Valores que vêm de casa
Querendo ou não, o fato de passarmos a maior parte do tempo com alguém, assemelha-nos. Vamos adquirindo traços identificadores devido à proximidade. Vamos nos tornando parecidos no pensar e no agir. Daí a importância de referências, especialmente nos momentos de edição e reedição da personalidade. A tradição popular consagrou a metáfora do espelho, ao afirmar que “os filhos são espelhos dos pais.” E, de fato, em boa parte das circunstâncias o são.
É necessário muito tempo para sedimentar os valores, as crenças e as práticas. As múltiplas repetições tornam os comportamentos automáticos, até que cheguemos à cultura estabelecida como aceitável ou definidas como “o certo a fazer”. Ninguém se torna humano, sensível, responsável de uma hora para a outra. É necessário percorrer muitos quilômetros, refazer inúmeras vezes o caminho, recomeçar quase que a cada dia o trajeto. Da mesma maneira ninguém se torna grosseiro, desumano, oportunista e soberbo sem uma boa dose de exemplos acumulados.
Seres relacionais que somos, não estamos juntos por estar. Somos responsáveis uns pelos outros e promovemos visões de mundo e formas de estar no mundo. Outro dia conversava com estudantes e observava-lhes a naturalização dos palavrões no uso cotidiano, ao que uma adolescente me questionou: “E que mal há em dizer palavrão?” É exatamente sobre isso. Acostumamo-nos ao que não é normal. O que há algum tempo seria motivo para deixar de rosto corado muita gente, hoje é dito à luz do dia em alto e bom som, inclusive com orgulho e assinatura firmada em cartório.
A impressão que temos é que o homem vem se brutalizando de tal forma que já não sente mais nem vergonha e nem sofrimento pelo mal que faz e pelas coisas que diz. A máxima kantiana que orientava fazer ao outro somente o que gostaríamos que nos fizessem já não consta mais no código moral de uma boa parcela da população. Não é verdade que muitos pais têm terceirizado a educação dos filhos. O que vemos é repetir-se o que há de mais genuíno na humanidade: a imitação por considerar que aquilo que os adultos fazem é aceitável. Outro dia presenciei dentro de uma igreja uma senhora que gritava com a filha, enquanto esta admoestando-lhe disse: ‘Mãe, não grite, estamos dentro de uma Igreja.” Com a alma renovada, senti-me aliviado. Pensei que talvez nós adultos pudéssemos ter umas aulas de etiqueta com os jovens e crianças que não raramente têm andado de modo bem mais sóbrios que nós.
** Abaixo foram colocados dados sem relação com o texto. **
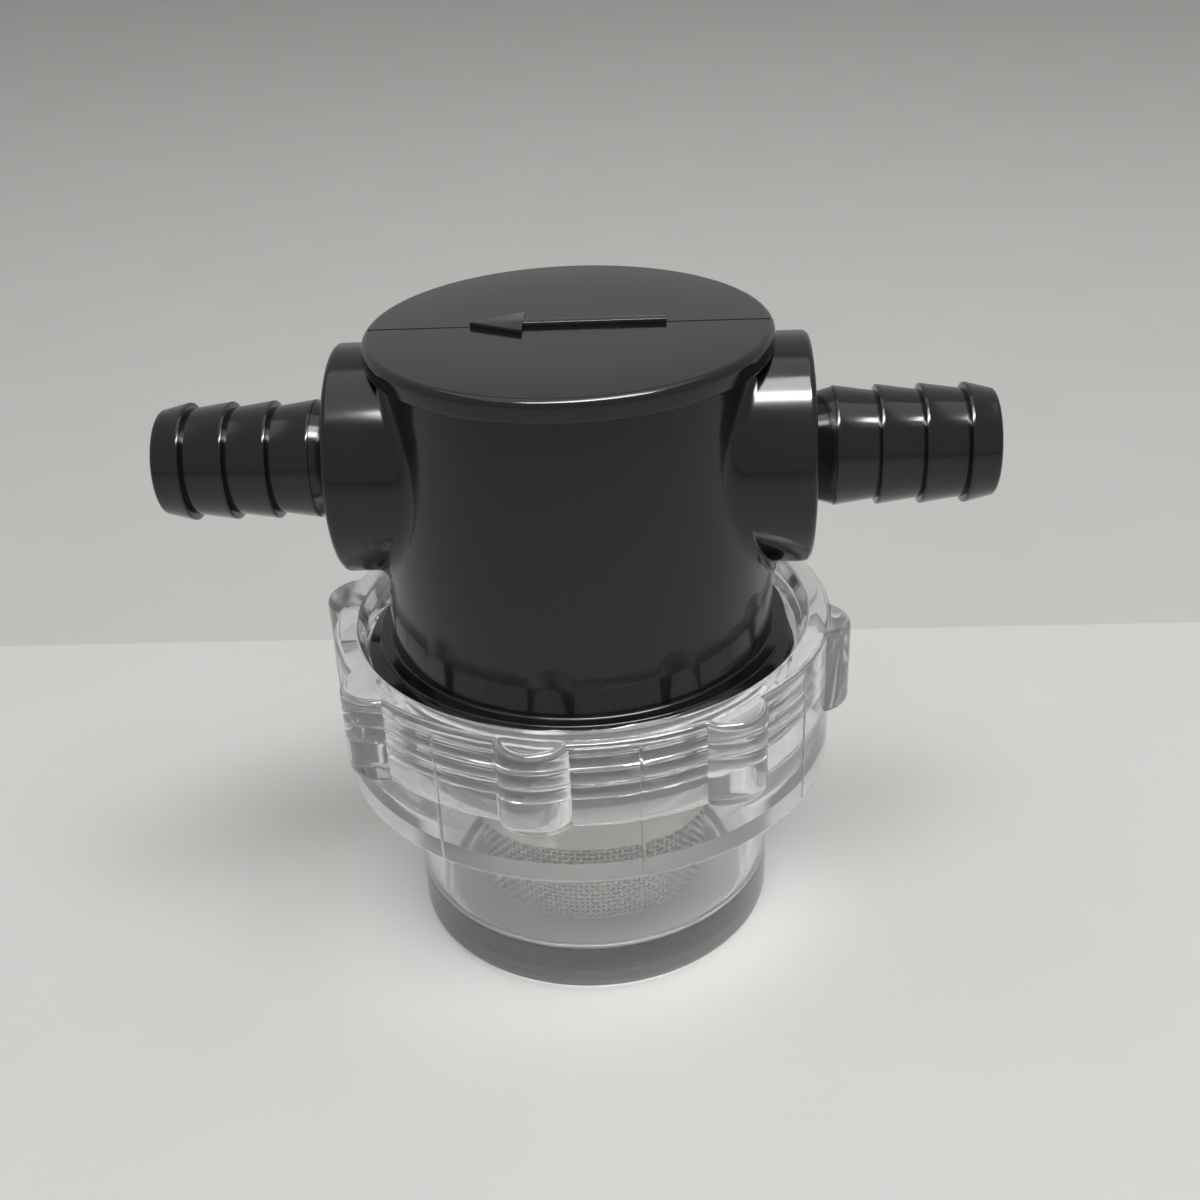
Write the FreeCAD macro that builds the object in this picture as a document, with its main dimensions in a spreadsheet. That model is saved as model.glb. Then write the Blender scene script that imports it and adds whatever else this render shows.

Tenho esperança que possamos ainda tornar-nos melhores. Se não por nós mesmos, pelas gerações que estão chegando. Afinal, elas mereceriam algo melhor do que temos lhes ofertado com nossas insistências e teimosias em retornar às práticas deletérias de machucar sem sentir culpa, desde que estejamos bem. Sem falar nos que afirmam andar bem com sua consciência, obviamente consciências tortas e embaçadas, mas isso é assunto para outro dia. Por ora, lembremo-nos que exemplo vem de casa, vem dos adultos. Vem de nós.